**SHORT PROBLEM:** Repeat the listing in full, exactly as it stands.

**STORED DATA:**
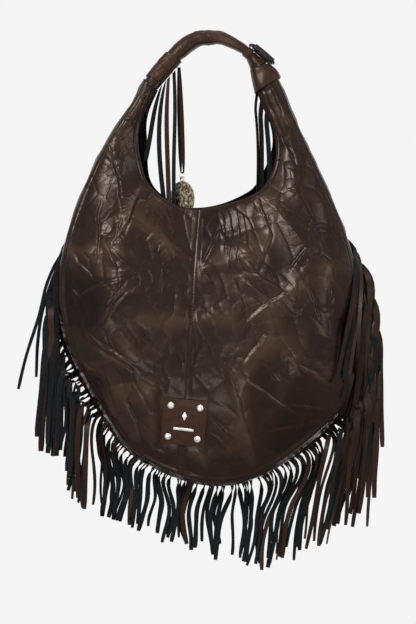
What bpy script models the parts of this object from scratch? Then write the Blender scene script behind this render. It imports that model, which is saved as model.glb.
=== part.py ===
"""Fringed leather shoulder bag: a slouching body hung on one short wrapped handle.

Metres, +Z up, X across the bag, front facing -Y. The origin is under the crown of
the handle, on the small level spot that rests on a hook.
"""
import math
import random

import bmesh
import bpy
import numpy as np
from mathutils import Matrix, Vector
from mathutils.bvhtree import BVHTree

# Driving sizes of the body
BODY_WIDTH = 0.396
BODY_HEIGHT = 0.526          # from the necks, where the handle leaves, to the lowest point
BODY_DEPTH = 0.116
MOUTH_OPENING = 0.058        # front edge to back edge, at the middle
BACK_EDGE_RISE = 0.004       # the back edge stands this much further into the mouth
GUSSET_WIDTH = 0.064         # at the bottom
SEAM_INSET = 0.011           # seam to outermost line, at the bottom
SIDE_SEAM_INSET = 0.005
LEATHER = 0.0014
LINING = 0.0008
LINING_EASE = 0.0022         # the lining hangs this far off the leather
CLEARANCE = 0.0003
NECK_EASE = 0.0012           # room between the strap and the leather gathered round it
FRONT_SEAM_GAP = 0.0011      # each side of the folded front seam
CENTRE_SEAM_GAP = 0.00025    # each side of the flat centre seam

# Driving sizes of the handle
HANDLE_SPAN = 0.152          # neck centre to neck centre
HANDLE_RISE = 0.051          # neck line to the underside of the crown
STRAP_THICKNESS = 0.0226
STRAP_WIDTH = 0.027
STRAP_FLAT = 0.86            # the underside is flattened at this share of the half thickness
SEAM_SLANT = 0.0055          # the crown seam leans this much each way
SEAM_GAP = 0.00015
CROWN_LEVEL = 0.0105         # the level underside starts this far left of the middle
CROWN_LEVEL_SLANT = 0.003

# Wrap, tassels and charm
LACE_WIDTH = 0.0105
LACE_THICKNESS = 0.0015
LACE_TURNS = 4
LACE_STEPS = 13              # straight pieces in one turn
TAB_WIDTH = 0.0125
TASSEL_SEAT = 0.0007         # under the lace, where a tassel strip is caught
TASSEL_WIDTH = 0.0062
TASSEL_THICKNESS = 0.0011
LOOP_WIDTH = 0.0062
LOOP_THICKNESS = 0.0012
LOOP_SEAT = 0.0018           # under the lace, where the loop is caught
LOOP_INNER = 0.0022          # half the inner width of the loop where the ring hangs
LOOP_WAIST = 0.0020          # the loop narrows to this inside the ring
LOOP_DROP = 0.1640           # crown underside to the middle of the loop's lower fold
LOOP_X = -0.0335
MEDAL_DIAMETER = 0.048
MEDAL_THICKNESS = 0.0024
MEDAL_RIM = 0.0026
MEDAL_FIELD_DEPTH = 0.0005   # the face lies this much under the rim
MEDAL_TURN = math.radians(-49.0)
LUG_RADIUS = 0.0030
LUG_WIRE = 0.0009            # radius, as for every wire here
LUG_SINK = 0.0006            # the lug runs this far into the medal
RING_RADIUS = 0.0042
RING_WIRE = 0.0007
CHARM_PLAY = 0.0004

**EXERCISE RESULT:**
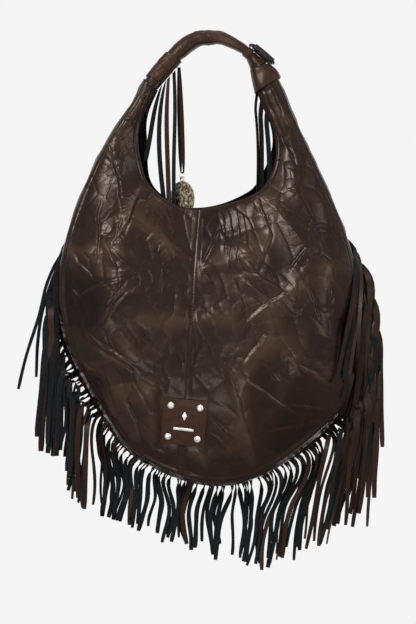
What bpy script models the parts of this object from scratch? Then write the Blender scene script behind this render. It imports that model, which is saved as model.glb.
=== part.py ===
"""Fringed leather shoulder bag: a slouching body hung on one short wrapped handle.

Metres, +Z up, X across the bag, front facing -Y. The origin is under the crown of
the handle, on the small level spot that rests on a hook.
"""
import math
import random

import bmesh
import bpy
import numpy as np
from mathutils import Matrix, Vector
from mathutils.bvhtree import BVHTree

# Driving sizes of the body
BODY_WIDTH = 0.396
BODY_HEIGHT = 0.526          # from the necks, where the handle leaves, to the lowest point
BODY_DEPTH = 0.116
MOUTH_OPENING = 0.058        # front edge to back edge, at the middle
BACK_EDGE_RISE = 0.004       # the back edge stands this much further into the mouth
GUSSET_WIDTH = 0.064         # at the bottom
SEAM_INSET = 0.011           # seam to outermost line, at the bottom
SIDE_SEAM_INSET = 0.005
LEATHER = 0.0014
LINING = 0.0008
LINING_EASE = 0.0022         # the lining hangs this far off the leather
CLEARANCE = 0.0003
NECK_EASE = 0.0012           # room between the strap and the leather gathered round it
FRONT_SEAM_GAP = 0.0011      # each side of the folded front seam
CENTRE_SEAM_GAP = 0.00025    # each side of the flat centre seam

# Driving sizes of the handle
HANDLE_SPAN = 0.152          # neck centre to neck centre
HANDLE_RISE = 0.051          # neck line to the underside of the crown
STRAP_THICKNESS = 0.0226
STRAP_WIDTH = 0.027
STRAP_FLAT = 0.86            # the underside is flattened at this share of the half thickness
SEAM_SLANT = 0.0055          # the crown seam leans this much each way
SEAM_GAP = 0.00015
CROWN_LEVEL = 0.0105         # the level underside starts this far left of the middle
CROWN_LEVEL_SLANT = 0.003

# Wrap, tassels and charm
LACE_WIDTH = 0.0105
LACE_THICKNESS = 0.0015
LACE_TURNS = 4
LACE_STEPS = 13              # straight pieces in one turn
TAB_WIDTH = 0.0125
TASSEL_SEAT = 0.0007         # under the lace, where a tassel strip is caught
TASSEL_WIDTH = 0.0062
TASSEL_THICKNESS = 0.0011
LOOP_WIDTH = 0.0062
LOOP_THICKNESS = 0.0012
LOOP_SEAT = 0.0018           # under the lace, where the loop is caught
LOOP_INNER = 0.0022          # half the inner width of the loop where the ring hangs
LOOP_WAIST = 0.0020          # the loop narrows to this inside the ring
LOOP_DROP = 0.1640           # crown underside to the middle of the loop's lower fold
LOOP_X = -0.0335
MEDAL_DIAMETER = 0.048
MEDAL_THICKNESS = 0.0024
MEDAL_RIM = 0.0026
MEDAL_FIELD_DEPTH = 0.0005   # the face lies this much under the rim
MEDAL_TURN = math.radians(-49.0)
LUG_RADIUS = 0.0030
LUG_WIRE = 0.0009            # radius, as for every wire here
LUG_SINK = 0.0006            # the lug runs this far into the medal
RING_RADIUS = 0.0042
RING_WIRE = 0.0007
CHARM_PLAY = 0.0004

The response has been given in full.